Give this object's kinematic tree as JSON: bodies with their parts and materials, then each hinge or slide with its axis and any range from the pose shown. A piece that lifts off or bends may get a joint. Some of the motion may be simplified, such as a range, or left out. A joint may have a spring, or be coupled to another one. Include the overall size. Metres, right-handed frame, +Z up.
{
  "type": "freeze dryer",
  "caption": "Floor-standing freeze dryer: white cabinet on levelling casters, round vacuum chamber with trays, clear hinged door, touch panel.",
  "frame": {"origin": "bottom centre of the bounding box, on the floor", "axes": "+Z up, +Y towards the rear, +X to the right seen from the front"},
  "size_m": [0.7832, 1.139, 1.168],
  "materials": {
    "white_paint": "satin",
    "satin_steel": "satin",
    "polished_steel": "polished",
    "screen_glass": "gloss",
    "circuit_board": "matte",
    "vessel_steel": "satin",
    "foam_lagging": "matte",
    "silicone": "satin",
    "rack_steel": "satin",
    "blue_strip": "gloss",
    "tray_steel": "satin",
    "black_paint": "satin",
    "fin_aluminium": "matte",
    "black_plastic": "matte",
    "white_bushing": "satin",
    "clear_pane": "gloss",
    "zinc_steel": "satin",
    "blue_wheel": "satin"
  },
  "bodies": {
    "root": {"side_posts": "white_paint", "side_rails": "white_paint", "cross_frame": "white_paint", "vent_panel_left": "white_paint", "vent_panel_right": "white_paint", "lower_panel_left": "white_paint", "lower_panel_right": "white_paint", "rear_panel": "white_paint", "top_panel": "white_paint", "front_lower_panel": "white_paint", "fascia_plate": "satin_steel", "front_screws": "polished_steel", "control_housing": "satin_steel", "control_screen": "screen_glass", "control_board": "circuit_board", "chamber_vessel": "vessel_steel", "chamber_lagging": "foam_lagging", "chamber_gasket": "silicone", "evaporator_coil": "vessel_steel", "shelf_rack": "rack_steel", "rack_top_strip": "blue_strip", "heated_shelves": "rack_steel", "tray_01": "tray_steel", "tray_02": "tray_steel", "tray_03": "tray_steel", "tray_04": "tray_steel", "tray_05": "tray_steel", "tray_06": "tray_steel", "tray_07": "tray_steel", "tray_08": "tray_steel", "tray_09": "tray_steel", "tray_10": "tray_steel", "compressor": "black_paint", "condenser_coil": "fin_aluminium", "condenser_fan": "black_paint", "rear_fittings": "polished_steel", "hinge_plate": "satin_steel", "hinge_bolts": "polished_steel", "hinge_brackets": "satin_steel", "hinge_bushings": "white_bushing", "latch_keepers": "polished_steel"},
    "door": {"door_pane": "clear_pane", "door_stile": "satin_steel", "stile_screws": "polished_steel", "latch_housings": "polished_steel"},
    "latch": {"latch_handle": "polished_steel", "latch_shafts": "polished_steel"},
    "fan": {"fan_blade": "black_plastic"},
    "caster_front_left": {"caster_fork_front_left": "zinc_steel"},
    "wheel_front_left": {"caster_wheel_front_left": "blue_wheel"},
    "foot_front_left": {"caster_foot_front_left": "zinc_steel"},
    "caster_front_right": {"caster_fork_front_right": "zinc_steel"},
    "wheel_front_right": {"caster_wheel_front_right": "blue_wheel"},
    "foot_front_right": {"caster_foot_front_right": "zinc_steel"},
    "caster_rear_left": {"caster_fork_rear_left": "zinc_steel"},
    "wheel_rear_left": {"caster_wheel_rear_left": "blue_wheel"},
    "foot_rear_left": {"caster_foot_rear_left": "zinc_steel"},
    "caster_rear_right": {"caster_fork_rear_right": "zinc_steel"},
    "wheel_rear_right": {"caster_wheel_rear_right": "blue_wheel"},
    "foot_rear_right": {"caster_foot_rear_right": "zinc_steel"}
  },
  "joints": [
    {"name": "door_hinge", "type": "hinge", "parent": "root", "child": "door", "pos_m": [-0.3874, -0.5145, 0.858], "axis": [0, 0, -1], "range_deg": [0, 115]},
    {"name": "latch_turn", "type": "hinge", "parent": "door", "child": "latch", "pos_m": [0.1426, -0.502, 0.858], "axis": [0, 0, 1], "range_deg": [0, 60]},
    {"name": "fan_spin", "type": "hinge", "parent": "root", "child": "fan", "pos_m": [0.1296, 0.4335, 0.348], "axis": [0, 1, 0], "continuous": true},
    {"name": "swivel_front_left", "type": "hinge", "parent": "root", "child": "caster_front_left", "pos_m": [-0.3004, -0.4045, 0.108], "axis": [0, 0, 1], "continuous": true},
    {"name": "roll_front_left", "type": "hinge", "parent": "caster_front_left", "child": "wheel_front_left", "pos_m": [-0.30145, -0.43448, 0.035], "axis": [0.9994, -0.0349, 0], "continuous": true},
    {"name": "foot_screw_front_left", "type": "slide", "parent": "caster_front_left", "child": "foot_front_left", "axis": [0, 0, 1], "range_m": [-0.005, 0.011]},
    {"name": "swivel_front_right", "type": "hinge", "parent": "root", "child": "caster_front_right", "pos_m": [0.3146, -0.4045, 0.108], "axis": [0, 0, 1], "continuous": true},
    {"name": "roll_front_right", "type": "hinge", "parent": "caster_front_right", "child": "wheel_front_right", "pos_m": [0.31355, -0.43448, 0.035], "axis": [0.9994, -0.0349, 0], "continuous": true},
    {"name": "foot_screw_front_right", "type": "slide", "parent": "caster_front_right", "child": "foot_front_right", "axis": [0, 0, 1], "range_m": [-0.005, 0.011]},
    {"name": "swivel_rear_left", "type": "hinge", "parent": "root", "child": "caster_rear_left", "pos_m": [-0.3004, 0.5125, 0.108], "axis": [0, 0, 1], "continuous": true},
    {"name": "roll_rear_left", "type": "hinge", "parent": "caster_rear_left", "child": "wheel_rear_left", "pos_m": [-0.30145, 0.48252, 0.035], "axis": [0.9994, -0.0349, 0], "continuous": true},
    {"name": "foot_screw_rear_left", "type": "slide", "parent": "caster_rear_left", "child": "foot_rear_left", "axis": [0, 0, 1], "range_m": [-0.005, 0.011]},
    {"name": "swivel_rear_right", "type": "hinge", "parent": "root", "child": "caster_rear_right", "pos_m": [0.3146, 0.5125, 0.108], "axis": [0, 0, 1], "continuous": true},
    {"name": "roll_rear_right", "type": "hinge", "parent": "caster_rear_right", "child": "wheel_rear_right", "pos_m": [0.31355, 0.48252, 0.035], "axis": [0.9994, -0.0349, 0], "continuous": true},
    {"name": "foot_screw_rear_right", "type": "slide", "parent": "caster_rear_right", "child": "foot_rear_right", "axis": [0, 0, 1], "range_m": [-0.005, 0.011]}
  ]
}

* * * *

▶ _What the exercise asks_
Take the listing above and write it out again exactly.

▶ _Written solution_
Give this object's kinematic tree as JSON: bodies with their parts and materials, then each hinge or slide with its axis and any range from the pose shown. A piece that lifts off or bends may get a joint. Some of the motion may be simplified, such as a range, or left out. A joint may have a spring, or be coupled to another one. Include the overall size. Metres, right-handed frame, +Z up.
{
  "type": "freeze dryer",
  "caption": "Floor-standing freeze dryer: white cabinet on levelling casters, round vacuum chamber with trays, clear hinged door, touch panel.",
  "frame": {"origin": "bottom centre of the bounding box, on the floor", "axes": "+Z up, +Y towards the rear, +X to the right seen from the front"},
  "size_m": [0.7832, 1.139, 1.168],
  "materials": {
    "white_paint": "satin",
    "satin_steel": "satin",
    "polished_steel": "polished",
    "screen_glass": "gloss",
    "circuit_board": "matte",
    "vessel_steel": "satin",
    "foam_lagging": "matte",
    "silicone": "satin",
    "rack_steel": "satin",
    "blue_strip": "gloss",
    "tray_steel": "satin",
    "black_paint": "satin",
    "fin_aluminium": "matte",
    "black_plastic": "matte",
    "white_bushing": "satin",
    "clear_pane": "gloss",
    "zinc_steel": "satin",
    "blue_wheel": "satin"
  },
  "bodies": {
    "root": {"side_posts": "white_paint", "side_rails": "white_paint", "cross_frame": "white_paint", "vent_panel_left": "white_paint", "vent_panel_right": "white_paint", "lower_panel_left": "white_paint", "lower_panel_right": "white_paint", "rear_panel": "white_paint", "top_panel": "white_paint", "front_lower_panel": "white_paint", "fascia_plate": "satin_steel", "front_screws": "polished_steel", "control_housing": "satin_steel", "control_screen": "screen_glass", "control_board": "circuit_board", "chamber_vessel": "vessel_steel", "chamber_lagging": "foam_lagging", "chamber_gasket": "silicone", "evaporator_coil": "vessel_steel", "shelf_rack": "rack_steel", "rack_top_strip": "blue_strip", "heated_shelves": "rack_steel", "tray_01": "tray_steel", "tray_02": "tray_steel", "tray_03": "tray_steel", "tray_04": "tray_steel", "tray_05": "tray_steel", "tray_06": "tray_steel", "tray_07": "tray_steel", "tray_08": "tray_steel", "tray_09": "tray_steel", "tray_10": "tray_steel", "compressor": "black_paint", "condenser_coil": "fin_aluminium", "condenser_fan": "black_paint", "rear_fittings": "polished_steel", "hinge_plate": "satin_steel", "hinge_bolts": "polished_steel", "hinge_brackets": "satin_steel", "hinge_bushings": "white_bushing", "latch_keepers": "polished_steel"},
    "door": {"door_pane": "clear_pane", "door_stile": "satin_steel", "stile_screws": "polished_steel", "latch_housings": "polished_steel"},
    "latch": {"latch_handle": "polished_steel", "latch_shafts": "polished_steel"},
    "fan": {"fan_blade": "black_plastic"},
    "caster_front_left": {"caster_fork_front_left": "zinc_steel"},
    "wheel_front_left": {"caster_wheel_front_left": "blue_wheel"},
    "foot_front_left": {"caster_foot_front_left": "zinc_steel"},
    "caster_front_right": {"caster_fork_front_right": "zinc_steel"},
    "wheel_front_right": {"caster_wheel_front_right": "blue_wheel"},
    "foot_front_right": {"caster_foot_front_right": "zinc_steel"},
    "caster_rear_left": {"caster_fork_rear_left": "zinc_steel"},
    "wheel_rear_left": {"caster_wheel_rear_left": "blue_wheel"},
    "foot_rear_left": {"caster_foot_rear_left": "zinc_steel"},
    "caster_rear_right": {"caster_fork_rear_right": "zinc_steel"},
    "wheel_rear_right": {"caster_wheel_rear_right": "blue_wheel"},
    "foot_rear_right": {"caster_foot_rear_right": "zinc_steel"}
  },
  "joints": [
    {"name": "door_hinge", "type": "hinge", "parent": "root", "child": "door", "pos_m": [-0.3874, -0.5145, 0.858], "axis": [0, 0, -1], "range_deg": [0, 115]},
    {"name": "latch_turn", "type": "hinge", "parent": "door", "child": "latch", "pos_m": [0.1426, -0.502, 0.858], "axis": [0, 0, 1], "range_deg": [0, 60]},
    {"name": "fan_spin", "type": "hinge", "parent": "root", "child": "fan", "pos_m": [0.1296, 0.4335, 0.348], "axis": [0, 1, 0], "continuous": true},
    {"name": "swivel_front_left", "type": "hinge", "parent": "root", "child": "caster_front_left", "pos_m": [-0.3004, -0.4045, 0.108], "axis": [0, 0, 1], "continuous": true},
    {"name": "roll_front_left", "type": "hinge", "parent": "caster_front_left", "child": "wheel_front_left", "pos_m": [-0.30145, -0.43448, 0.035], "axis": [0.9994, -0.0349, 0], "continuous": true},
    {"name": "foot_screw_front_left", "type": "slide", "parent": "caster_front_left", "child": "foot_front_left", "axis": [0, 0, 1], "range_m": [-0.005, 0.011]},
    {"name": "swivel_front_right", "type": "hinge", "parent": "root", "child": "caster_front_right", "pos_m": [0.3146, -0.4045, 0.108], "axis": [0, 0, 1], "continuous": true},
    {"name": "roll_front_right", "type": "hinge", "parent": "caster_front_right", "child": "wheel_front_right", "pos_m": [0.31355, -0.43448, 0.035], "axis": [0.9994, -0.0349, 0], "continuous": true},
    {"name": "foot_screw_front_right", "type": "slide", "parent": "caster_front_right", "child": "foot_front_right", "axis": [0, 0, 1], "range_m": [-0.005, 0.011]},
    {"name": "swivel_rear_left", "type": "hinge", "parent": "root", "child": "caster_rear_left", "pos_m": [-0.3004, 0.5125, 0.108], "axis": [0, 0, 1], "continuous": true},
    {"name": "roll_rear_left", "type": "hinge", "parent": "caster_rear_left", "child": "wheel_rear_left", "pos_m": [-0.30145, 0.48252, 0.035], "axis": [0.9994, -0.0349, 0], "continuous": true},
    {"name": "foot_screw_rear_left", "type": "slide", "parent": "caster_rear_left", "child": "foot_rear_left", "axis": [0, 0, 1], "range_m": [-0.005, 0.011]},
    {"name": "swivel_rear_right", "type": "hinge", "parent": "root", "child": "caster_rear_right", "pos_m": [0.3146, 0.5125, 0.108], "axis": [0, 0, 1], "continuous": true},
    {"name": "roll_rear_right", "type": "hinge", "parent": "caster_rear_right", "child": "wheel_rear_right", "pos_m": [0.31355, 0.48252, 0.035], "axis": [0.9994, -0.0349, 0], "continuous": true},
    {"name": "foot_screw_rear_right", "type": "slide", "parent": "caster_rear_right", "child": "foot_rear_right", "axis": [0, 0, 1], "range_m": [-0.005, 0.011]}
  ]
}